'''

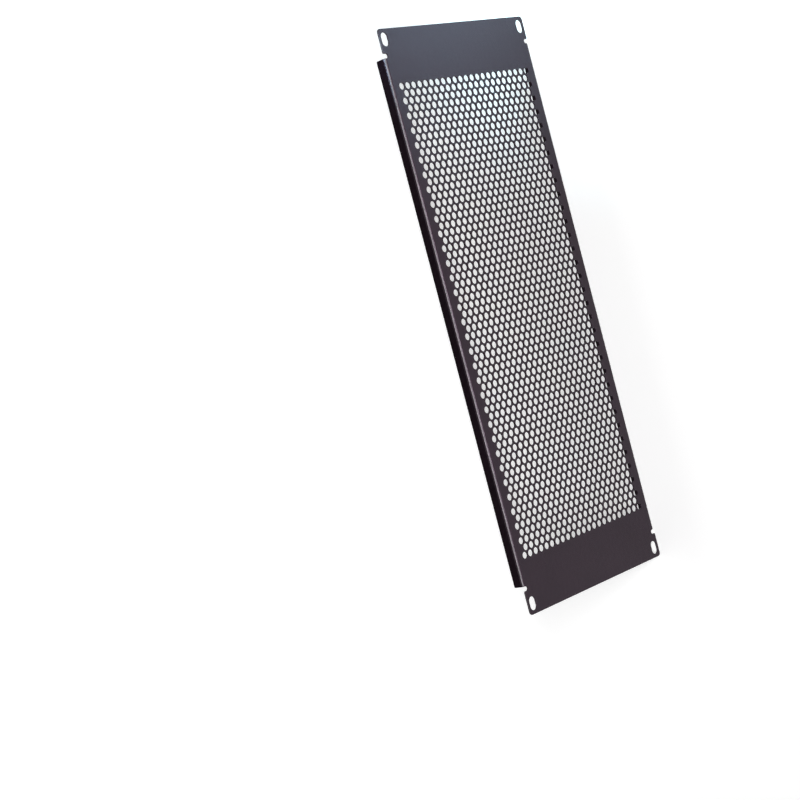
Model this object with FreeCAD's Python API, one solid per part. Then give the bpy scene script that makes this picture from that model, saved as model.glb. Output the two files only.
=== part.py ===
import FreeCAD, Part
import math
import os

# A vented 4U rack blanking panel, folded from one steel sheet. Millimetres.
# +X runs along the 19 inch width, +Z up the rack, +Y to the rear. The origin is the middle of
# the four mounting slots, on the rear plane of the ears, which bears on the rack's rails.

# Outline, to the 19 inch rack standard
PANEL_WIDTH = 482.6
RACK_UNITS = 4
UNIT_HEIGHT = 44.45
HEIGHT_ALLOWANCE = 0.8
EAR_CORNER_RADIUS = 3.0

# Sheet and folds
SHEET = 1.2
BEND_INNER_RADIUS = 1.2
OVERALL_DEPTH = 10.0
FLANGE_CORNER_RADIUS = 1.0

# Ears, and the round-ended reliefs that part them from the folds
EAR_LENGTH = 20.2
EAR_INNER_RADIUS = 1.0
RELIEF_WIDTH = 3.6
RELIEF_CLEARANCE = 0.3

# Mounting slots, measured in from the ear's end and from the long edge
SLOT_WIDTH = 7.0
SLOT_LENGTH = 11.2
SLOT_INSET_X = 8.75
SLOT_INSET_Z = 5.95

# Round perforations on a 60 degree staggered pattern
HOLE_DIAMETER = 5.5
HOLE_PITCH = 7.0
FIELD_MARGIN_X = 47.0
FIELD_MARGIN_Z = 11.0

# Worked out from the sizes above
half_width = PANEL_WIDTH / 2
half_height = (RACK_UNITS * UNIT_HEIGHT - HEIGHT_ALLOWANCE) / 2
bend_outer_radius = BEND_INNER_RADIUS + SHEET
bend_line_z = half_height - bend_outer_radius
ear_start_x = half_width - EAR_LENGTH
flange_end_x = ear_start_x - RELIEF_WIDTH
flange_edge_y = OVERALL_DEPTH - SHEET
relief_floor_z = bend_line_z - RELIEF_CLEARANCE - RELIEF_WIDTH / 2
row_pitch = HOLE_PITCH * math.sqrt(3) / 2

FRONT_Y = -SHEET
REAR_Y = 0.0


def on_front(x, z):
    """A point of the sheet's front plane."""
    return FreeCAD.Vector(x, FRONT_Y, z)


def on_flange(x, y):
    """A point of the upper flange's inner plane."""
    return FreeCAD.Vector(x, y, half_height - SHEET)


def rounded_wire(corners, place):
    """A closed wire through square corners, each given as two coordinates and a radius."""
    starts = []
    ends = []
    arcs = []
    for k, (a, b, radius) in enumerate(corners):
        corner = place(a, b)
        before = place(*corners[k - 1][:2])
        after = place(*corners[(k + 1) % len(corners)][:2])
        back = (before - corner).normalize()
        ahead = (after - corner).normalize()
        start = corner + back * radius
        end = corner + ahead * radius
        starts.append(start)
        ends.append(end)
        if radius > 0:
            centre = start + ahead * radius
            middle = centre + (corner - centre).normalize() * radius
            arcs.append(Part.Arc(start, middle, end).toShape())
        else:
            arcs.append(None)
    edges = []
    for k, arc in enumerate(arcs):
        if arc:
            edges.append(arc)
        next_start = starts[(k + 1) % len(starts)]
        if (next_start - ends[k]).Length > 1e-6:
            edges.append(Part.LineSegment(ends[k], next_start).toShape())
    return Part.Wire(edges)


def sheet_outline():
    """The flat front sheet: two ears, four bend reliefs, and the two bend lines between them."""
    relief_radius = RELIEF_WIDTH / 2
    quarter = [
        (flange_end_x, bend_line_z, 0),
        (flange_end_x, relief_floor_z, relief_radius),
        (ear_start_x, relief_floor_z, relief_radius),
        (ear_start_x, half_height, EAR_INNER_RADIUS),
        (half_width, half_height, EAR_CORNER_RADIUS),
    ]
    right_lower = [(x, -z, r) for x, z, r in reversed(quarter)]
    left_lower = [(-x, -z, r) for x, z, r in quarter]
    left_upper = [(-x, z, r) for x, z, r in reversed(quarter)]
    return rounded_wire(quarter + right_lower + left_lower + left_upper, on_front)


def slot_outlines():
    """The four round-ended mounting slots, long way along the panel."""
    centre_x = half_width - SLOT_INSET_X
    centre_z = half_height - SLOT_INSET_Z
    half_length = SLOT_LENGTH / 2
    radius = SLOT_WIDTH / 2
    wires = []
    for x in (-centre_x, centre_x):
        for z in (-centre_z, centre_z):
            corners = [
                (x - half_length, z - radius, radius),
                (x + half_length, z - radius, radius),
                (x + half_length, z + radius, radius),
                (x - half_length, z + radius, radius),
            ]
            wires.append(rounded_wire(corners, on_front))
    return wires


def perforation_centres():
    """Hole centres in upright rows, every second row shifted by half a pitch."""
    outer_row = math.floor((half_width - FIELD_MARGIN_X) / row_pitch)
    outer_hole = math.floor((half_height - FIELD_MARGIN_Z) / HOLE_PITCH)
    centres = []
    for row in range(-outer_row, outer_row + 1):
        shift = (outer_row - row) % 2 / 2
        for hole in range(-outer_hole, outer_hole + 1):
            if hole + shift <= outer_hole:
                centres.append((row * row_pitch, (hole + shift) * HOLE_PITCH))
    return centres


def perforations():
    """The perforations' circles in the front plane."""
    facing = FreeCAD.Vector(0, -1, 0)
    return [
        Part.Wire(Part.makeCircle(HOLE_DIAMETER / 2, on_front(x, z), facing))
        for x, z in perforation_centres()
    ]


def front_sheet():
    """The flat sheet with its slots and perforations punched through."""
    face = Part.Face([sheet_outline()] + slot_outlines() + perforations())
    return face.extrude(FreeCAD.Vector(0, SHEET, 0))


def upper_bend():
    """The quarter turn from the sheet's upper bend line back to the flange."""
    start = on_front(-flange_end_x, bend_line_z)
    end = on_front(flange_end_x, bend_line_z)
    bend_line = Part.LineSegment(start, end).toShape()
    cut_edge = bend_line.extrude(FreeCAD.Vector(0, SHEET, 0))
    bend_axis = FreeCAD.Vector(0, REAR_Y + BEND_INNER_RADIUS, bend_line_z)
    return cut_edge.revolve(bend_axis, FreeCAD.Vector(-1, 0, 0), 90)


def upper_flange():
    """The flat flange behind the upper bend, with its two free corners rounded."""
    corners = [
        (-flange_end_x, REAR_Y + BEND_INNER_RADIUS, 0),
        (flange_end_x, REAR_Y + BEND_INNER_RADIUS, 0),
        (flange_end_x, flange_edge_y, FLANGE_CORNER_RADIUS),
        (-flange_end_x, flange_edge_y, FLANGE_CORNER_RADIUS),
    ]
    face = Part.Face(rounded_wire(corners, on_flange))
    return face.extrude(FreeCAD.Vector(0, 0, SHEET))


def blanking_panel():
    """The whole panel as one folded sheet."""
    upper_fold = upper_bend().fuse(upper_flange())
    lower_fold = upper_fold.mirror(FreeCAD.Vector(0, 0, 0), FreeCAD.Vector(0, 0, 1))
    return front_sheet().fuse([upper_fold, lower_fold]).removeSplitter().Solids[0]


os.makedirs("parts", exist_ok=True)
blanking_panel().exportStep("parts/blanking_panel.step")
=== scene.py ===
import math

import bpy
from mathutils import Matrix, Vector
from mathutils.geometry import delaunay_2d_cdt


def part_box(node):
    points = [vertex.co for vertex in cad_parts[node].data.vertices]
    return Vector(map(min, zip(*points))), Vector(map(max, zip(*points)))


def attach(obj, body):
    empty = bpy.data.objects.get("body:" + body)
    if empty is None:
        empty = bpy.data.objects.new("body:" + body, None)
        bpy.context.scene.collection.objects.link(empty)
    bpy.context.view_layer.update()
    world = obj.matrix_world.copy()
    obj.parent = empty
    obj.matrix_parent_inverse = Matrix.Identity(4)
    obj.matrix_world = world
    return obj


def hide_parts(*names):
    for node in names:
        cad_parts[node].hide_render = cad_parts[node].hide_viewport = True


# The vented rack panel in its powder coat, in metres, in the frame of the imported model:
# +X along the 19 inch width, +Z up the rack, +Y to the rear. The face looks towards -Y.

NODE = "blanking_panel"

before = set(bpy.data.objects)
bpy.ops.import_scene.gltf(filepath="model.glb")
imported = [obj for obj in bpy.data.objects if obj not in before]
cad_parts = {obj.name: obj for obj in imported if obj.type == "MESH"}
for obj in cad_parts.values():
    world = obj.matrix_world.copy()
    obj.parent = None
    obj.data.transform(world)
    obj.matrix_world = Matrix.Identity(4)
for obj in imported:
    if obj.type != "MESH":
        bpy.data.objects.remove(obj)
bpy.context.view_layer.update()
low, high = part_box(NODE)

# ---------------------------------------------------------------- sizes
HALF_WIDTH = high.x
HALF_HEIGHT = high.z
FLANGE_REACH = high.y
FRONT_Y = low.y
SHEET = -low.y

BEND_INNER_RADIUS = 0.0012
FLANGE_CORNER_RADIUS = 0.001
EAR_LENGTH = 0.0202
EAR_CORNER_RADIUS = 0.003
EAR_INNER_RADIUS = 0.001
RELIEF_WIDTH = 0.0036
RELIEF_CLEARANCE = 0.0003
SLOT_WIDTH = 0.007
SLOT_LENGTH = 0.0112
SLOT_INSET_X = 0.00875
SLOT_INSET_Z = 0.00595
HOLE_DIAMETER = 0.0055
HOLE_PITCH = 0.007
FIELD_MARGIN_X = 0.047
FIELD_MARGIN_Z = 0.011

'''

Work to complete - Repeat, exactly and only, the lines from the beginning of the material through the line that contains "SLOT_INSET_Z = 5.95".

In response -
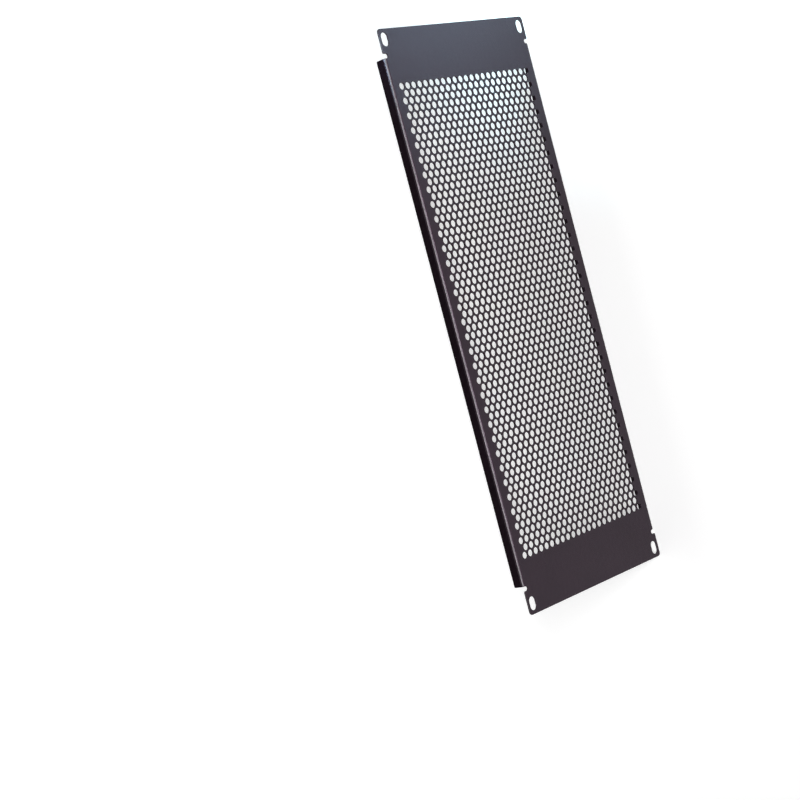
Model this object with FreeCAD's Python API, one solid per part. Then give the bpy scene script that makes this picture from that model, saved as model.glb. Output the two files only.
=== part.py ===
import FreeCAD, Part
import math
import os

# A vented 4U rack blanking panel, folded from one steel sheet. Millimetres.
# +X runs along the 19 inch width, +Z up the rack, +Y to the rear. The origin is the middle of
# the four mounting slots, on the rear plane of the ears, which bears on the rack's rails.

# Outline, to the 19 inch rack standard
PANEL_WIDTH = 482.6
RACK_UNITS = 4
UNIT_HEIGHT = 44.45
HEIGHT_ALLOWANCE = 0.8
EAR_CORNER_RADIUS = 3.0

# Sheet and folds
SHEET = 1.2
BEND_INNER_RADIUS = 1.2
OVERALL_DEPTH = 10.0
FLANGE_CORNER_RADIUS = 1.0

# Ears, and the round-ended reliefs that part them from the folds
EAR_LENGTH = 20.2
EAR_INNER_RADIUS = 1.0
RELIEF_WIDTH = 3.6
RELIEF_CLEARANCE = 0.3

# Mounting slots, measured in from the ear's end and from the long edge
SLOT_WIDTH = 7.0
SLOT_LENGTH = 11.2
SLOT_INSET_X = 8.75
SLOT_INSET_Z = 5.95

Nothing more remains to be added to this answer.